On aurait pensé que, face à la concurrence étrangère, et sur la base du fameux principe ricardien des «avantages comparatifs» l’industrie algérienne allait connaître un bond en avant du fait du faible prix de l’énergie et de la main-d’œuvre. Mais les statistiques prouvent que notre industrie a reculé au cours de ces vingt dernières années, et que ce qui en reste ne doit sa survie qu’au fait que, d’une façon ou d’une autre, elle bénéficie des subsides de l’Etat, directs ou indirects, et qu’elle n’est pas allée vers plus de sophistication, plus de diversification à la mode coréenne ou chinoise.

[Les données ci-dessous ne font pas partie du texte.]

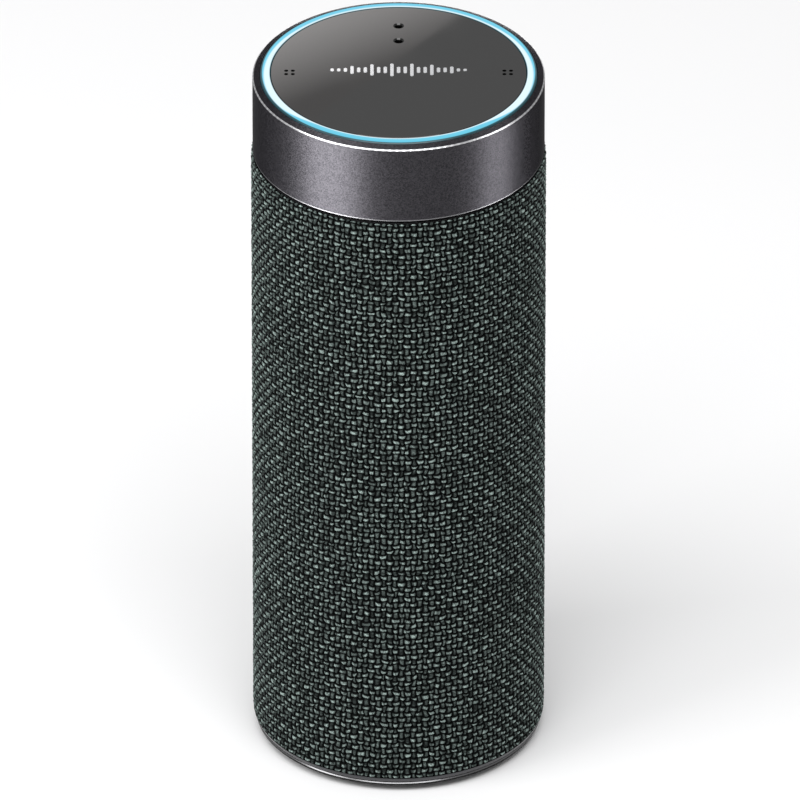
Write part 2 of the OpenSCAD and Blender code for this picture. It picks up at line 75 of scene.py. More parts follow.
CAMERA_TILT = 31.44
CAMERA_PLACE = (0.00042, -5.72, 3.61)
CAMERA_LENS = 994.5
CAMERA_FAR = 60


def make_camera():
    """A long lens in front of the speaker, looking down on it."""
    data = bpy.data.cameras.new("camera")
    data.lens = CAMERA_LENS
    data.clip_end = CAMERA_FAR
    camera = bpy.data.objects.new("camera", data)
    camera.location = CAMERA_PLACE
    camera.rotation_euler = (math.radians(90 - CAMERA_TILT), 0, 0)
    bpy.context.scene.collection.objects.link(camera)
    bpy.context.scene.camera = camera


FLOOR_HALF = 9.0
FLOOR_COLOUR = (0.88, 0.88, 0.885, 1)


def make_floor():
    """A wide pale floor that fills the view."""
    corners = [(-1, -1), (1, -1), (1, 1), (-1, 1)]
    mesh = bpy.data.meshes.new("floor")
    mesh.from_pydata([(x * FLOOR_HALF, y * FLOOR_HALF, 0) for x, y in corners], [], [(0, 1, 2, 3)])
    floor = bpy.data.objects.new("floor", mesh)
    bpy.context.scene.collection.objects.link(floor)
    graph = Graph("floor", **{"Base Color": FLOOR_COLOUR, "Roughness": 0.9, "Specular IOR Level": 0.1})
    mesh.materials.append(graph.material)


STUDIO_LEVEL = 0.5
BACK_WALL_LEVEL = 0.28

# Name, azimuth, elevation, distance, size and radiance of the boxes that light everything
STUDIO_BOXES = (
    ("front_box", 0, 62, 1.6, (1.5, 1.0), 4.8),
    ("left_fill", -65, 28, 1.2, (0.6, 0.6), 6.0),
    ("back_wall", 180, CAMERA_TILT, 1.8, (2.4, 1.0), BACK_WALL_LEVEL),
)

# The same for the boxes that draw the upright highlights on the collar and light nothing else
COLLAR_BOXES = (
    ("left_box", -50, 4, 0.7, (0.50, 0.45), 40),
    ("right_box", 75, 4, 0.7, (0.28, 0.45), 28),
    ("rear_box", 178, 4, 0.7, (0.30, 0.45), 28),
)


def softbox(name, azimuth, elevation, distance, size, radiance):
    """A rectangular light aimed at the collar. Azimuth 0 is in front of it and 90 on its right."""
    light = bpy.data.lights.new(name, "AREA")
    light.shape = "RECTANGLE"
    light.size, light.size_y = size
    light.energy = radiance * math.pi * size[0] * size[1]
    a, e = math.radians(azimuth), math.radians(elevation)
    away = Vector((math.sin(a) * math.cos(e), -math.cos(a) * math.cos(e), math.sin(e)))
    lamp = bpy.data.objects.new(name, light)
    lamp.location = Vector((0, 0, (collar_low.z + collar_high.z) / 2)) + away * distance
    lamp.rotation_mode = "QUATERNION"
    lamp.rotation_quaternion = away.to_track_quat("Z", "Y")
    bpy.context.scene.collection.objects.link(lamp)
    return lamp


def make_lights():
    """An even white surround, the studio's boxes and the collar's own boxes."""
    world = bpy.data.worlds.new("studio")
    world.use_nodes = True
    background = world.node_tree.nodes["Background"]
    background.inputs["Color"].default_value = (1, 1, 1, 1)
    background.inputs["Strength"].default_value = STUDIO_LEVEL
    bpy.context.scene.world = world
    for box in STUDIO_BOXES:
        softbox(*box)
    collar_only = bpy.data.collections.new("collar_only")
    collar_only.objects.link(frame["nodes"]["collar"])
    for box in COLLAR_BOXES:
        softbox(*box).light_linking.receiver_collection = collar_only


# The reflector card's outline, in millimetres on the plate where its reflection shows
CARD_DISTANCE = 0.35
CARD_SLANT = Vector((15.8, 22.2)).normalized()
CARD_EDGE = Vector((1.3, 10.0))
CARD_FAR = (Vector((-50, -41)), Vector((-50, 43)))
CARD_WARMTH = (1, 0.97, 0.96, 1)
CARD_RISE = 0.042


def seen_in_plate(x, y):
    """The place, a card's distance away, that the camera sees mirrored at (x, y) on the top plate."""
    spot = Vector((x, y, plate_high.z))
    ray = (spot - Vector(CAMERA_PLACE)).normalized()
    ray.z = -ray.z
    return spot + ray * CARD_DISTANCE


def make_reflector_card():
    """A small graded card behind the speaker, whose slanted edge shows in the gloss plate."""
    outline = [CARD_EDGE + CARD_SLANT * 40, CARD_EDGE - CARD_SLANT * 60, *CARD_FAR]
    mesh = bpy.data.meshes.new("reflector_card")
    mesh.from_pydata([seen_in_plate(x * MM, y * MM) for x, y in outline], [], [(0, 1, 2, 3)])
    layer = mesh.uv_layers.new(name="plate")
    for loop, place in zip(layer.data, outline):
        loop.uv = place
    card = bpy.data.objects.new("reflector_card", mesh)
    bpy.context.scene.collection.objects.link(card)
    card.visible_camera = False
    dull_black = {"Base Color": (0, 0, 0, 1), "Roughness": 1, "Specular IOR Level": 0}
    graph = Graph("reflector_card", **dull_black)
    uv = graph.tree.nodes.new("ShaderNodeUVMap")
    uv.uv_map = "plate"
    x, y, _ = graph.parts(uv.outputs[0])
    corner_ward = graph.math("SUBTRACT", graph.math("MULTIPLY", y, 1.3), x)
    past = graph.math("MAXIMUM", graph.math("SUBTRACT", corner_ward, 8), 0)
    lift = graph.math("MULTIPLY", past, CARD_RISE)
    graph.drive("Emission Strength", graph.math("ADD", lift, STUDIO_LEVEL + BACK_WALL_LEVEL))
    graph.shader.inputs["Emission Color"].default_value = CARD_WARMTH
    mesh.materials.append(graph.material)


# ---- Material building ----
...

On ne peut pas reconstruire l’économie algérienne sur des théories, transformées en slogans pour les besoins de la cause, dont les «missionnaires» utilisent l’analogie au lieu de partir de la triste réalité algérienne.
C’est une ineptie, au vu de la situation économique du pays, dont les causes et les conséquences profondes sont visibles au moindre des passants que de militer pour une grande ouverture et l’accélération de la privatisation.
Finalement, ce ne sont pas les arguments d’analogie qui vont remplacer une analyse sérieuse de la situation actuelle et laisser poindre l’existence d’une vision claire pour sortir le pays de cette existentielle. Faut-il le souligner ? Le Danemark n’est, hélas ! pas l’Algérie et il a, en fait, non seulement une économie autrement plus avancée et plus diversifiée que l’économie algérienne, mais également une législation progressiste du travail qui date de 1898, même si peu d’entre elles a fait l’objet de lois spécifiques, ayant obtenu l’approbation de ses structures parlementaires, excepté une loi-cadre ancienne et la loi généreuse de 1996 sur les conditions de licenciement des travailleurs. Au Danemark, comme dans tous les pays qui ont adopté le Code civil français, «le contrat vaut loi entre ceux qui y sont parties».
M. B.
(*) Ancien ministre de l’Economie, professeur titulaire des universités, auteur de dix ouvrages traitant de questions économiques et politiques algériennes.